In 2002, Qatar took a number of steps to enhance the protection of intellectual property rights afforded by country’s laws which were in effect at that time. The Ministry of Economy and Commerce drafted two new laws: Copyright and Neighboring Rights (Law No. 7 of 2002) and Trademarks (Law No. 9 of 2002) to bring legislation in line with the World Trade Organization TRIPS Agreement and other international conventions. The new copyright and trademark laws were ratified in June 2002, and all previous laws were rescinded.


III. TAXATION


The Income Tax Law of Qatar, Law No.11/1993 became effective as of January 1, 1993. It imposes income tax on the taxpayer (natural persons and corporate bodies) arising from activities in Qatar, including profits from any contract executed in Qatar, profits realized from the sale of any asset of an establishment, agency commissions, regardless of whether the contract with respect to which a commission is due is executed inside or outside of Qatar, consultation fees, amounts from the sale, rent or concession of intellectual property rights, bad debts which are collected by the taxpayer and net profits upon a dissolution of a company.

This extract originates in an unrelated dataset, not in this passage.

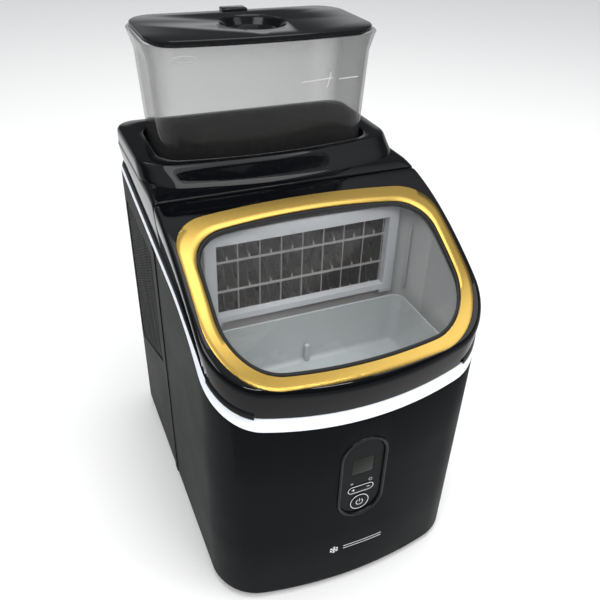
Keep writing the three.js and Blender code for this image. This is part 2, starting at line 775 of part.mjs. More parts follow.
function condenser() {
  const core = box(100, 103, 36, 152, 30, 160);
  const fins = [];
  for (let i = 0; i < 9; i += 1) fins.push(box(97, 113, 36, 152, 35 + 14 * i, 38 + 14 * i));
  const foot = box(98, 108, 40, 148, 9.9, 31);
  return join(core, ...fins, foot);
}

function fanShroud() {
  const plate = box(92, 95.5, 38, 152, 26, 158);
  const ringWall = rod('x', FAN.radius + 5, 78, 95.5, [FAN.y, FAN.z], 26);
  const bore = rod('x', FAN.radius + 2.5, 60, 110, [FAN.y, FAN.z], 26);
  const base = box(84, 95.5, 60, 130, 9.9, 30);
  return cut(join(plate, ringWall, base), bore);
}

function fanMotor() {
  const can = rod('x', 16, 38, 68, [FAN.y, FAN.z], 20);
  const post = box(42, 64, FAN.y - 14, FAN.y + 14, 9.9, FAN.z);
  return join(can, post);
}

function fanBlade() {
  const hub = rod('x', 13, 76, 92, [FAN.y, FAN.z], 20);
  const shaft = rod('x', 2.5, 68.4, 80, [FAN.y, FAN.z], 12);
  const blades = [];
  for (let i = 0; i < 5; i += 1) {
    const blade = new THREE.BoxGeometry(1.6, 30, 42).rotateZ(0.5).translate(0, 0, 29);
    blades.push(blade.rotateX((2 * Math.PI * i) / 5).translate(84, FAN.y, FAN.z));
  }
  return join(hub, shaft, ...blades);
}

function filterDrier() {
  const profile = [[0, 40], [3, 40], [3, 52], [8.5, 58], [8.5, 108], [3, 114], [3, 126], [0, 126]];
  return turned(profile, 22, 148, 12);
}

function suctionLine() {
  const points = [[-50, 98, 145], [-50, 98, 168], [-46, 80, 190], [-30, 50, 202], [-4, 30, 205], [-4, 18, 207]];
  return tube(points, 3.2, 16, 6);
}

// Partition between the bin and the machinery, and the electrics on it.
function dividerPanel() {
  const plate = box(-112, 112, 11, 13.5, 10.2, 286);
  const windowCut = box(-12, 4, 5, 20, 198, 216);
  const hoseCut = rod('y', 8, 5, 20, [DRAIN.x, DRAIN.sumpZ]);
  return cut(plate, windowCut, hoseCut);
}

function controlBoard() {
  const board = box(30, 105, 20, 21.6, 180, 262);
  const transformer = box(38, 62, 21, 38, 190, 214);
  const connector = box(70, 98, 21, 32, 192, 206);
  const relays = [box(40, 60, 21, 30, 232, 252), box(78, 92, 21, 28, 230, 246)];
  const corners = [[35, 185], [100, 185], [35, 257], [100, 257]];
  const posts = corners.map(([x, z]) => rod('y', 2.5, 13.9, 20.5, [x, z], 10));
  return join(board, transformer, connector, ...relays, ...posts);
}

function powerInlet() {
  const block = box(-95, -67, 148, 165, 35, 57);
  const flange = box(-98, -64, 163.2, 166.5, 32, 60);
  const socket = box(-92, -70, 152, 175, 38.5, 53.5);
  const pins = [-86, -81, -76].map((x) => box(x - 1, x + 1, 150, 163, 42, 48));
  return join(cut(join(block, flange), socket), ...pins);
}

function drainPlug() {
  const neck = rod('y', 9, 159.6, 163, [DRAIN.x, DRAIN.z], 20);
  const cap = rod('y', 12, 162, 166.5, [DRAIN.x, DRAIN.z], 20);
  return join(neck, cap);
}

// Control panel.
function panelBezel() {
  const outer = sweepY(stadium(PANEL.half, PANEL.height / 2, 0, PANEL.z), -166.5, -158);
  const inner = sweepY(stadium(PANEL.half - 3, PANEL.height / 2 - 3, 0, PANEL.z), -170, -150);
  return cut(outer, inner);
}

const POWER_Z = PANEL.z - 31;
const KEY_Z = PANEL.z - 14.5;
const keyOutline = (grow) => stadium(4.8 + grow, 13 + grow, 0, 0).map(([a, b]) => [b, KEY_Z + a]);

function panelPlate() {
  const plate = sweepY(stadium(PANEL.half - 3.4, PANEL.height / 2 - 3.4, 0, PANEL.z), -164, -160.5);
  const screen = box(-10.3, 10.3, -170, -150, PANEL.z + 3.7, PANEL.z + 22.3);
  const key = sweepY(keyOutline(0.4), -170, -150);
  const button = rod('y', 9.9, -170, -150, [0, POWER_Z], 28);
  return cut(plate, screen, key, button);
}

function displayWindow() {
  return box(-10, 10, -164, -161.5, PANEL.z + 4, PANEL.z + 22);
}

function selectKey() {
  return sweepY(keyOutline(0), -164.4, -161.8);
}

function powerButton() {
  return rod('y', 9.5, -164.6, -161.8, [0, POWER_Z], 28);
}

function screw(x) {
  const head = rod('y', 3.6, 164.5, 166.2, [x, SCREW_Z], 12);
  return join(head, rod('y', 1.6, 158, 165, [x, SCREW_Z], 10));
}

// Assembly.
add('base_tray', baseTray(), MATTE_BLACK, 0.7);
for (const [name, x, y] of [
  ['foot_front_left', -92, -125],
  ['foot_front_right', 92, -125],
  ['foot_rear_left', -92, 138],
  ['foot_rear_right', 92, 138],
]) add(name, foot(x, y), RUBBER, 0.9);
add('front_shell', frontShell(), MATTE_BLACK, 0.5);
add('rear_shell', rearShell(), MATTE_BLACK, 0.5);
add('left_vent_grille', ventGrille(-1), 0x17181a, 0.6);
add('right_vent_grille', ventGrille(1), 0x17181a, 0.6);
add('rear_grille', rearGrille(), 0x17181a, 0.6);
add('trim_strip', trimStrip(), WHITE, 0.4);
add('tank_collar', tankCollar(), GLOSS_BLACK, 0.12);
add('tank_well', tankWell(), GLOSS_BLACK, 0.25);
add('well_port', wellPort(), 0xd8dadb, 0.5);
add('lid_frame', lidFrame(), GLOSS_BLACK, 0.1);
add('gold_band', goldBand(), 0xc9a54a, 0.35, 0.8);
add('window_gasket', windowGasket(), RUBBER, 0.8);
add('lid_window', lidWindow(), 0xcfd3d6, 0.05, 0, { transparent: true, opacity: 0.35 });
add('left_hinge_pin', hingePin(-1), STEEL, 0.3, 1);
add('right_hinge_pin', hingePin(1), STEEL, 0.3, 1);
add('left_hinge_bracket', hingeBracket(-1), MATTE_BLACK, 0.5);
add('right_hinge_bracket', hingeBracket(1), MATTE_BLACK, 0.5);
add('water_tank', waterTank(), 0xdde1e3, 0.08, 0, { transparent: true, opacity: 0.35 });
add('tank_lid', tankLid(), GLOSS_BLACK, 0.2);
add('tank_valve_body', valveBody(), 0xd8dadb, 0.5);
add('tank_valve_plunger', valvePlunger(), 0x3a6ea5, 0.5);
add('tank_valve_spring', valveSpring(), STEEL, 0.3, 1);
add('tank_seal', tankSeal(), RUBBER, 0.8);
add('bin_liner', binLiner(), LINER_GREY, 0.45);
add('ice_basket', iceBasket(), 0xc9cdce, 0.35, 0, { transparent: true, opacity: 0.75 });
add('evaporator_frame', evaporatorFrame(), WHITE, 0.45);
add('evaporator_grid', evaporatorGrid(), 0x5b5450, 0.35, 0.8);
add('evaporator_tube', evaporatorTube(), COPPER, 0.35, 1);
add('water_distributor', waterDistributor(), WHITE, 0.5);
add('water_sump', waterSump(), LINER_GREY, 0.5);
add('circulation_pump', circulationPump(), 0x202225, 0.5);
add('pump_hose', pumpHose(), 0xd9dcdd, 0.4);
add('drain_hose', drainHose(), 0xd9dcdd, 0.4);
add('water_level_probe', levelProbe(), 0x2c2f33, 0.5);
add('divider_panel', dividerPanel(), 0xb8bcbe, 0.5, 0.6);
add('compressor', compressor(), 0x151617, 0.4, 0.4);
for (const [name, x, y] of MOUNTS) add(name, compressorMount(x, y), RUBBER, 0.9);
add('condenser', condenser(), STEEL, 0.35, 0.9);
add('fan_shroud', fanShroud(), 0x1c1e20, 0.6);
add('fan_motor', fanMotor(), 0x2b2d30, 0.5, 0.5);
add('fan_blade', fanBlade(), 0x26282b, 0.5);
add('filter_drier', filterDrier(), COPPER, 0.3, 1);
add('suction_line', suctionLine(), COPPER, 0.3, 1);
add('control_board', controlBoard(), 0x1f5b3a, 0.5);
add('power_inlet', powerInlet(), 0x141516, 0.5);
add('drain_plug', drainPlug(), 0x1a1b1c, 0.7);
add('panel_bezel', panelBezel(), 0x1b1d20, 0.25);
add('panel_plate', panelPlate(), 0x0d0e10, 0.15);
add('display_window', displayWindow(), 0x23281f, 0.1);
add('select_key', selectKey(), 0x0f1012, 0.2);
add('power_button', powerButton(), 0x0f1012, 0.2);
for (const [name, x] of SCREWS) add(name, screw(x), STEEL, 0.3, 1);

export default machine;
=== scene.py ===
"""A countertop ice maker with a gold-framed lid window and a clear lift-off water tank."""

import math

import bmesh
import bpy
from mathutils import Matrix, Vector


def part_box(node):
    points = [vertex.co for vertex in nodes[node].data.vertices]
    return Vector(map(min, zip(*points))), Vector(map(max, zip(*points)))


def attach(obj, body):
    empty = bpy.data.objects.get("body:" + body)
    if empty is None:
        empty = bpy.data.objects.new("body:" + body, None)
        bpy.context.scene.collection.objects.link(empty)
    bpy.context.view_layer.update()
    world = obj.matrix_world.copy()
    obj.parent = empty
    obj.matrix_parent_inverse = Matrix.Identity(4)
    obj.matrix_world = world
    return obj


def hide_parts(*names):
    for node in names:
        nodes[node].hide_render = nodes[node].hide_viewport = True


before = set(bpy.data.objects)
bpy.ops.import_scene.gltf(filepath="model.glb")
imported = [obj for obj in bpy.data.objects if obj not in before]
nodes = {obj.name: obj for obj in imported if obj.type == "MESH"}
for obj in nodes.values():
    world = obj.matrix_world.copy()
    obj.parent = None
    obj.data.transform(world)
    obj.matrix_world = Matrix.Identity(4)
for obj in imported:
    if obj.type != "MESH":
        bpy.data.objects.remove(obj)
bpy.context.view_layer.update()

# Camera: close to the front left corner of the object and above it, looking down
# along its front, with a normal lens.
def stand(name, data):
    """Puts a camera, lamp, curve or mesh into the scene as an object."""
    obj = bpy.data.objects.new(name, data)
    bpy.context.scene.collection.objects.link(obj)
    return obj


camera_data = bpy.data.cameras.new("camera")
camera_data.lens = 41.19
camera_data.sensor_width = 36.0
camera_data.clip_start = 0.01
camera = stand("camera", camera_data)
right = Vector((0.91996, -0.39087, 0.02995))
up = Vector((0.19480, 0.52210, 0.83034))
ahead = Vector((0.34020, 0.75804, -0.55645))
place = Matrix((right, up, -ahead)).transposed().to_4x4()
place.translation = Vector((-0.21616, -0.50514, 0.58029))
camera.matrix_world = place
bpy.context.scene.camera = camera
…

Taxable income is determined after allowable deductions are made for interest payments, rentals, salaries and bonuses, taxes and fees (other than income tax), depreciation, losses from the sale of assets and humanitarian or scientific donations.

Revenues relating to projects in Qatar, even if executed outside of Qatar, are declared for Qatari tax purposes. Evidence that the work was implemented outside of Qatar is necessary to avoid tax liability with respect to the profits of the project.

Salaries, wages, personal bank interest and other forms of personal income are not subject to tax.

Tax is calculated on a progressive scale rising to a maximum rate of 35 percent on taxable income above QR 5 million.